The weekly TV Guide, hidden behind the crèche, was studied as carefully as holy text for the three shows my sister and I absolutely could not miss. These would be broadcast but once during the season and we were determined to not miss them.

We watched “Dr. Seuss' How the Grinch Stole Christmas!” with unforgettable narration by movie monster Boris Karloff.

We watched “Rudolph the Red-Nosed Reindeer,” a stop-motion animation with Burl Ives narration. One of the characters was a prospector named Yukon Cornelius and since the Yukon was in Canada it was easy to believe Santa's Workshop indeed could be found elsewhere in the Great White North.
We watched “A Charlie Brown Christmas” with the sad-sack hero finding the true meaning of Christmas not in the commercialization of the holiday. The soundtrack was a revelation in a household favouring Elvis, as the Vince Guaraldi Trio's jazzy score remains as Christmassy to me as any carol.

The telecast specials offered a 30-minute reprieve for our parents from our constant requests for a Chatty Cathy™, an Easy-Bake Oven™, Battling Tops™, and Rock ’Em Sock ’Em Robots™ (“My block is knocked off!” “But you can press it back on again!”). Cindy Lou Who and all the Whos down in Whoville could make do without presents, but the redemptive holiday message of the specials was lost on two kids as greedy as any other.
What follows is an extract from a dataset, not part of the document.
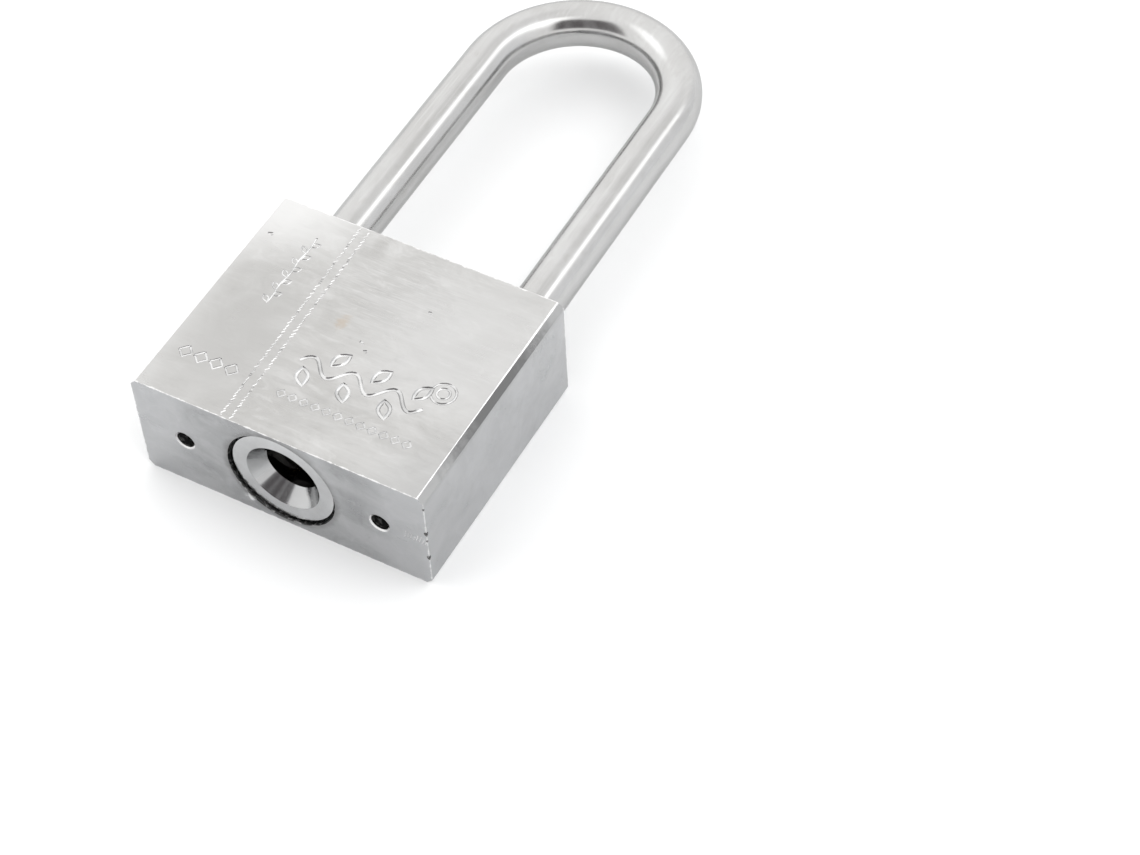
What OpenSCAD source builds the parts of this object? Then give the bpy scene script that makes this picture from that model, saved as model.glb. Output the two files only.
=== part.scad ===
// Rectangular padlock with a ball-locked shackle and a wafer cylinder behind a free-turning guard.
// The lock lies on its back: +X runs across its width, +Y towards the shackle, +Z up out of its front.
// The origin is the centre of the back face. Stations along the lock count from the key end.

/* [Body] */
// Width across the body
body_w = 40; // [39.6:0.2:44]
// Length from the key end to the shackle end
body_len = 33.2; // [33.2:0.2:36]
// Thickness from back to front
body_t = 16; // [16:0.1:18]
// Chamfer on the four long edges
edge_chamfer = 0.8; // [0.3:0.1:1.2]

/* [Shackle] */
// Diameter of the shackle rod
rod_d = 6.2; // [6:0.1:6.3]
// Distance between the two legs' centres
leg_spacing = 27; // [26.8:0.1:27.4]
// Straight length of each leg outside the body
leg_out = 39.4; // [15:0.2:80]
// How far the shackle rises when the lock opens
lift = 12; // [11.6:0.1:12]
// Radial play of the legs in the body
leg_play = 0.15; // [0.1:0.01:0.2]

/* [Key end] */
// Radius of the counterbore that the guard turns in
counterbore_r = 7.4; // [7.3:0.05:7.4]
// Radius of the guard
guard_r = 6.95; // [6.8:0.05:6.95]
// How far the guard's face lies below the key end
guard_recess = 0.45; // [0.2:0.05:0.6]
// Radius of the cone's rim
cone_r = 5; // [4.6:0.1:5.4]
// Radius of the key mouth
mouth_r = 3.6; // [3.4:0.1:3.8]
// Diameter of the two drain holes
drain_d = 2.4; // [2:0.1:2.6]

/* [Lock works] */
// Radius of the bore that holds the cylinder and the cam
main_bore_r = 6.65; // [6.65:0.01:6.7]
// Radius of the plug
plug_r = 4.95; // [4.9:0.01:4.95]
// Distance between wafers
wafer_pitch = 2.4; // [2.2:0.1:2.4]
// Thickness of a wafer
wafer_thick = 1; // [0.8:0.1:1.1]
// How far a released wafer rises into the sleeve
wafer_travel = 0.6; // [0.3:0.05:0.6]
// Radius of a locking ball
ball_r = 2.5; // [2.4:0.05:2.5]
// How far each ball reaches into its shackle leg
ball_engage = 1.2; // [1:0.05:1.3]
// How far each ball draws back as the plug turns to open
ball_stroke = 4.2; // [4:0.05:4.2]

/* [Hidden] */

$fn = 96;
cut = 1;                 // how far a cutter runs past the surface that it opens
gap = 0.1;               // clearance between moving pieces
turn = 90;               // degrees from locked to open

axis_z = body_t / 2;
y_key = -body_len / 2;
leg_x = leg_spacing / 2;
rod_r = rod_d / 2;
leg_bore_r = rod_r + leg_play;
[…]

By the time my own children were born, the shows were broadcast several times (including as early as November). Christmas movies were available on VHS tape and, later, on DVDs, while the soundtracks were on compact disks, technologies beyond imagination when those specials were first aired in the mid-1960s.

Many families maintain holiday viewing traditions, whether “A Christmas Carol” with Alastair Sim, or “A Christmas Story” featuring Ralphie's pursuit of a Red Ryder carbine-action, 200-shot Range Model BB gun with which he might put his eye out.

Rob Nesbitt, 46, a self-described traditionalist, watches “It's a Wonderful Life,” though he also holds an annual party with friends while screening “Bad Santa” with Billy Bob Thornton. Nesbitt's childhood favourites includes Charlie Brown's scrawny tree and the teacher's voice a sad trombone.
“It's got such a sweet centre, but it's not cloying and it's not clichéd,” Nesbitt said.

Christmas is an important season for Nesbitt, as it is for many other proprietors of small businesses in Victoria. He is a co-owner of Pic-A-Flic Video, the Cook Street Village landmark, where the holidays will be marked with a large display of movies with a holiday theme. The bottom shelves are dedicated to alternative holiday selections, including the likes of “Fubar” and “Die Hard,” the action movie that has become a classic in some circles as Bruce Willis takes on terrorists on Christmas Eve.

The seasonal offerings are among 48,000 titles stocked at the store, which is the region's largest and a survivor in an entertainment business decimated by online services such as iTunes, Netflix, and Amazon Prime. We got Netflix earlier this year and the convenience cannot be matched, though the selection remains limited and the suggestions based on previous viewings are an embarrassment, if not insulting.

“How are we doing? We're doing unbelievably well,” Nesbitt said, “because every other store in the world is closing, and we're not.”

To browse a shelf at Pic-A-Flic is to immerse in the history of cinema. The blockbuster is equal to the cult offering, the Bing Crosby classic “Going My Way” sharing space with my CanCon fave “Goin' Down the Road.” (The store's online catalogue describes the stars of the latter as “two hosers.”) 

Talking movies with the store's staff is like having a one-on-one with the late Roger Eberts. Recently, John Threlfall of the University of Victoria curated a selection of movies featuring time travel. That's beyond what's on offer from online streaming services.

“Netflix is an algorithm, it's not people,” Nesbitt said.

I'd feel bereft if the curtain ever dropped on Pic-A-Flic, as important in its way to cultural life in Victoria as Munro's Books. So, this holiday season I'm going to rent a stack of movies and support a local business. Think of it as an early new year's resolution.